> _PROVIDED DATA_

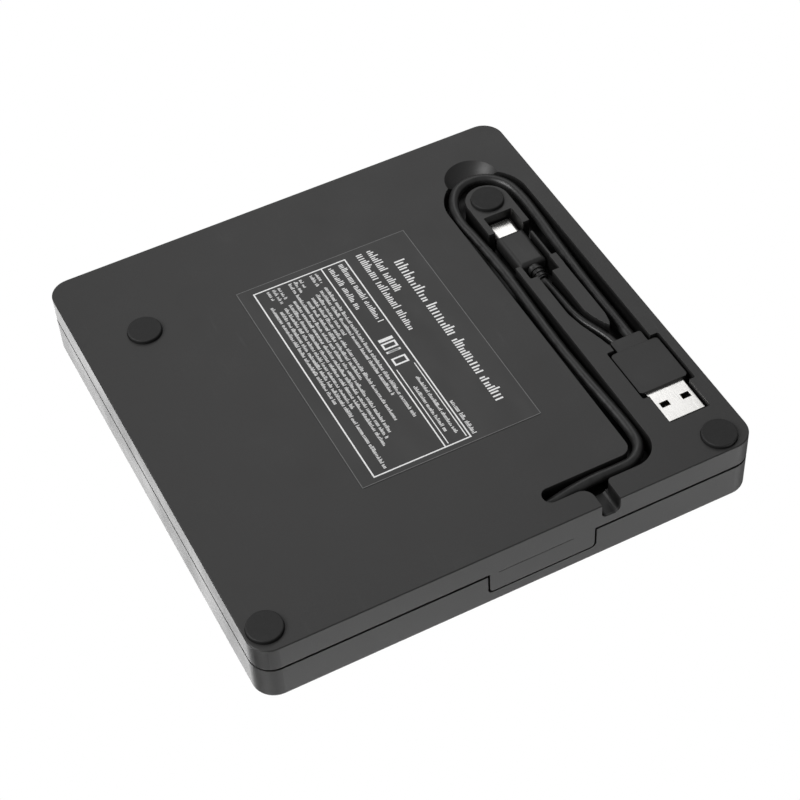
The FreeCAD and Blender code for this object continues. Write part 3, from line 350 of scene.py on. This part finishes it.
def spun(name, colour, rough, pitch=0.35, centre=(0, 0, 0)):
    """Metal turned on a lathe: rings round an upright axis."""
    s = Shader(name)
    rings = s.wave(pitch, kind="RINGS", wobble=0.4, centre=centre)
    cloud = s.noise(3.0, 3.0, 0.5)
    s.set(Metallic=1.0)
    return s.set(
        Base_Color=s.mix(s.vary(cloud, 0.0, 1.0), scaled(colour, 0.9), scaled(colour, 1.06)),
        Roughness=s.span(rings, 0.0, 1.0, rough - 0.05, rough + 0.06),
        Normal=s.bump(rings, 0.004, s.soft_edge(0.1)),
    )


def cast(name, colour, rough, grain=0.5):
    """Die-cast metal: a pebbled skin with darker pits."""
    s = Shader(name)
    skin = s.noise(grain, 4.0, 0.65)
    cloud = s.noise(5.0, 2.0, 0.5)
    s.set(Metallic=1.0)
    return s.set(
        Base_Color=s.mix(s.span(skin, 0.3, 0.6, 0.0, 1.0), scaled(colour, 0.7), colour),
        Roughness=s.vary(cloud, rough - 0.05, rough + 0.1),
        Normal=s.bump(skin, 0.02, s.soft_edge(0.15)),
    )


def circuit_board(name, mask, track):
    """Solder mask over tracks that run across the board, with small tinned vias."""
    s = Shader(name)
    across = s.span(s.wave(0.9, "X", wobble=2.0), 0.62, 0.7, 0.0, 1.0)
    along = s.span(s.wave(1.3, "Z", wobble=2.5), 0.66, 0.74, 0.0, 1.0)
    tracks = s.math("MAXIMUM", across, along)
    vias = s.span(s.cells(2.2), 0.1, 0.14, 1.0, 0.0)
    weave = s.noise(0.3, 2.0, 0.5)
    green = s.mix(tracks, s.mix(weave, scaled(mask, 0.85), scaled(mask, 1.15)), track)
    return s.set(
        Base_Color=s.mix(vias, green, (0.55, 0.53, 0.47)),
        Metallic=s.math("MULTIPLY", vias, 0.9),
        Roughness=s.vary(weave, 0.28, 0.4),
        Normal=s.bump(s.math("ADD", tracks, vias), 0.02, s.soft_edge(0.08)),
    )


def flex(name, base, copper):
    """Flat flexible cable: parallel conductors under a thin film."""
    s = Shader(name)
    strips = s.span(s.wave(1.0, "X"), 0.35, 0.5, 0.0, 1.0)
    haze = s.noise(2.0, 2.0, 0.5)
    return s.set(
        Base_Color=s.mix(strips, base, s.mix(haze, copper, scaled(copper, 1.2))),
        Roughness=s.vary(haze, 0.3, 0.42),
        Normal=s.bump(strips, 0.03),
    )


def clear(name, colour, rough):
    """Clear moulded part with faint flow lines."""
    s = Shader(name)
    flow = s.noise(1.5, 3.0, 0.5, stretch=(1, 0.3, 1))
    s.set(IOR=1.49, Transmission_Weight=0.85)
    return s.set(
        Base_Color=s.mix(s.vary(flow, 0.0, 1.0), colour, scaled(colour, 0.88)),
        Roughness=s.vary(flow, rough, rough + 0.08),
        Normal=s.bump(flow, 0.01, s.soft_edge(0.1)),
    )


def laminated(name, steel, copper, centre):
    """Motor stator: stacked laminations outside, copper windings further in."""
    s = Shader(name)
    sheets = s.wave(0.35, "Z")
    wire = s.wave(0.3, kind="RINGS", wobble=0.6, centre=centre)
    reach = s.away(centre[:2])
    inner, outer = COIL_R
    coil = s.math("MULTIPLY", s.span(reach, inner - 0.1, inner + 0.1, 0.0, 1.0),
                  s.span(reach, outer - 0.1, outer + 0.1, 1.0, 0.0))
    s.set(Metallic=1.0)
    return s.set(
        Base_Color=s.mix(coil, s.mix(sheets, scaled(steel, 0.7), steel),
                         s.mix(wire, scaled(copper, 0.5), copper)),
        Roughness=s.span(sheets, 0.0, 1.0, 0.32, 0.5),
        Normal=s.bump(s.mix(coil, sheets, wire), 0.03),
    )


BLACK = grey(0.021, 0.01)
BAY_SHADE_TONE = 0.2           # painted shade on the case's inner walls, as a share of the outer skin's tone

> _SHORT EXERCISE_
Using the data above, output each line exactly.

> _FINISHED TASK_
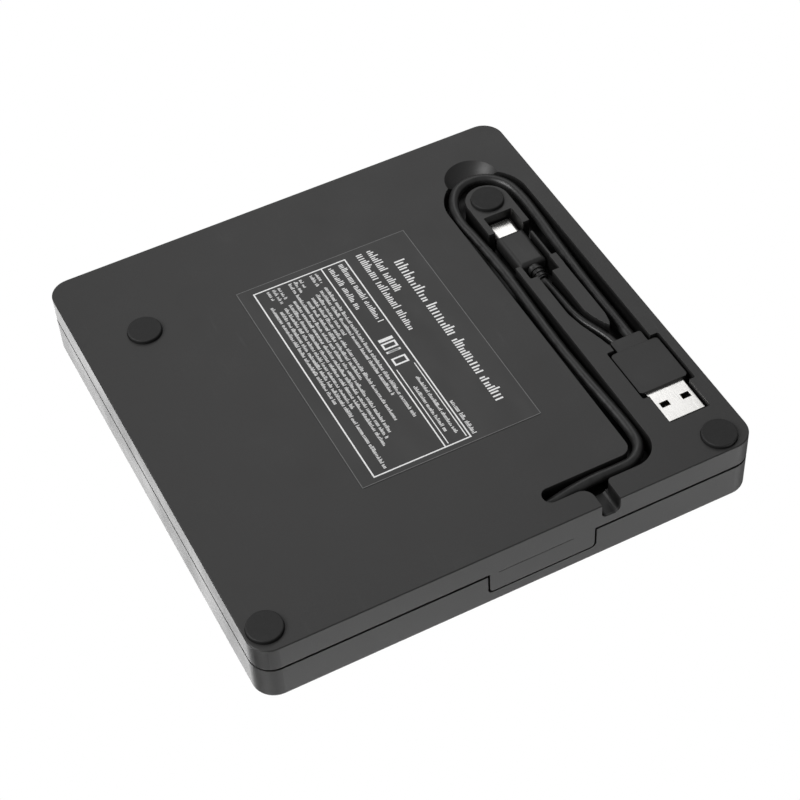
The FreeCAD and Blender code for this object continues. Write part 3, from line 350 of scene.py on. This part finishes it.
def spun(name, colour, rough, pitch=0.35, centre=(0, 0, 0)):
    """Metal turned on a lathe: rings round an upright axis."""
    s = Shader(name)
    rings = s.wave(pitch, kind="RINGS", wobble=0.4, centre=centre)
    cloud = s.noise(3.0, 3.0, 0.5)
    s.set(Metallic=1.0)
    return s.set(
        Base_Color=s.mix(s.vary(cloud, 0.0, 1.0), scaled(colour, 0.9), scaled(colour, 1.06)),
        Roughness=s.span(rings, 0.0, 1.0, rough - 0.05, rough + 0.06),
        Normal=s.bump(rings, 0.004, s.soft_edge(0.1)),
    )


def cast(name, colour, rough, grain=0.5):
    """Die-cast metal: a pebbled skin with darker pits."""
    s = Shader(name)
    skin = s.noise(grain, 4.0, 0.65)
    cloud = s.noise(5.0, 2.0, 0.5)
    s.set(Metallic=1.0)
    return s.set(
        Base_Color=s.mix(s.span(skin, 0.3, 0.6, 0.0, 1.0), scaled(colour, 0.7), colour),
        Roughness=s.vary(cloud, rough - 0.05, rough + 0.1),
        Normal=s.bump(skin, 0.02, s.soft_edge(0.15)),
    )


def circuit_board(name, mask, track):
    """Solder mask over tracks that run across the board, with small tinned vias."""
    s = Shader(name)
    across = s.span(s.wave(0.9, "X", wobble=2.0), 0.62, 0.7, 0.0, 1.0)
    along = s.span(s.wave(1.3, "Z", wobble=2.5), 0.66, 0.74, 0.0, 1.0)
    tracks = s.math("MAXIMUM", across, along)
    vias = s.span(s.cells(2.2), 0.1, 0.14, 1.0, 0.0)
    weave = s.noise(0.3, 2.0, 0.5)
    green = s.mix(tracks, s.mix(weave, scaled(mask, 0.85), scaled(mask, 1.15)), track)
    return s.set(
        Base_Color=s.mix(vias, green, (0.55, 0.53, 0.47)),
        Metallic=s.math("MULTIPLY", vias, 0.9),
        Roughness=s.vary(weave, 0.28, 0.4),
        Normal=s.bump(s.math("ADD", tracks, vias), 0.02, s.soft_edge(0.08)),
    )


def flex(name, base, copper):
    """Flat flexible cable: parallel conductors under a thin film."""
    s = Shader(name)
    strips = s.span(s.wave(1.0, "X"), 0.35, 0.5, 0.0, 1.0)
    haze = s.noise(2.0, 2.0, 0.5)
    return s.set(
        Base_Color=s.mix(strips, base, s.mix(haze, copper, scaled(copper, 1.2))),
        Roughness=s.vary(haze, 0.3, 0.42),
        Normal=s.bump(strips, 0.03),
    )


def clear(name, colour, rough):
    """Clear moulded part with faint flow lines."""
    s = Shader(name)
    flow = s.noise(1.5, 3.0, 0.5, stretch=(1, 0.3, 1))
    s.set(IOR=1.49, Transmission_Weight=0.85)
    return s.set(
        Base_Color=s.mix(s.vary(flow, 0.0, 1.0), colour, scaled(colour, 0.88)),
        Roughness=s.vary(flow, rough, rough + 0.08),
        Normal=s.bump(flow, 0.01, s.soft_edge(0.1)),
    )


def laminated(name, steel, copper, centre):
    """Motor stator: stacked laminations outside, copper windings further in."""
    s = Shader(name)
    sheets = s.wave(0.35, "Z")
    wire = s.wave(0.3, kind="RINGS", wobble=0.6, centre=centre)
    reach = s.away(centre[:2])
    inner, outer = COIL_R
    coil = s.math("MULTIPLY", s.span(reach, inner - 0.1, inner + 0.1, 0.0, 1.0),
                  s.span(reach, outer - 0.1, outer + 0.1, 1.0, 0.0))
    s.set(Metallic=1.0)
    return s.set(
        Base_Color=s.mix(coil, s.mix(sheets, scaled(steel, 0.7), steel),
                         s.mix(wire, scaled(copper, 0.5), copper)),
        Roughness=s.span(sheets, 0.0, 1.0, 0.32, 0.5),
        Normal=s.bump(s.mix(coil, sheets, wire), 0.03),
    )


BLACK = grey(0.021, 0.01)
BAY_SHADE_TONE = 0.2           # painted shade on the case's inner walls, as a share of the outer skin's tone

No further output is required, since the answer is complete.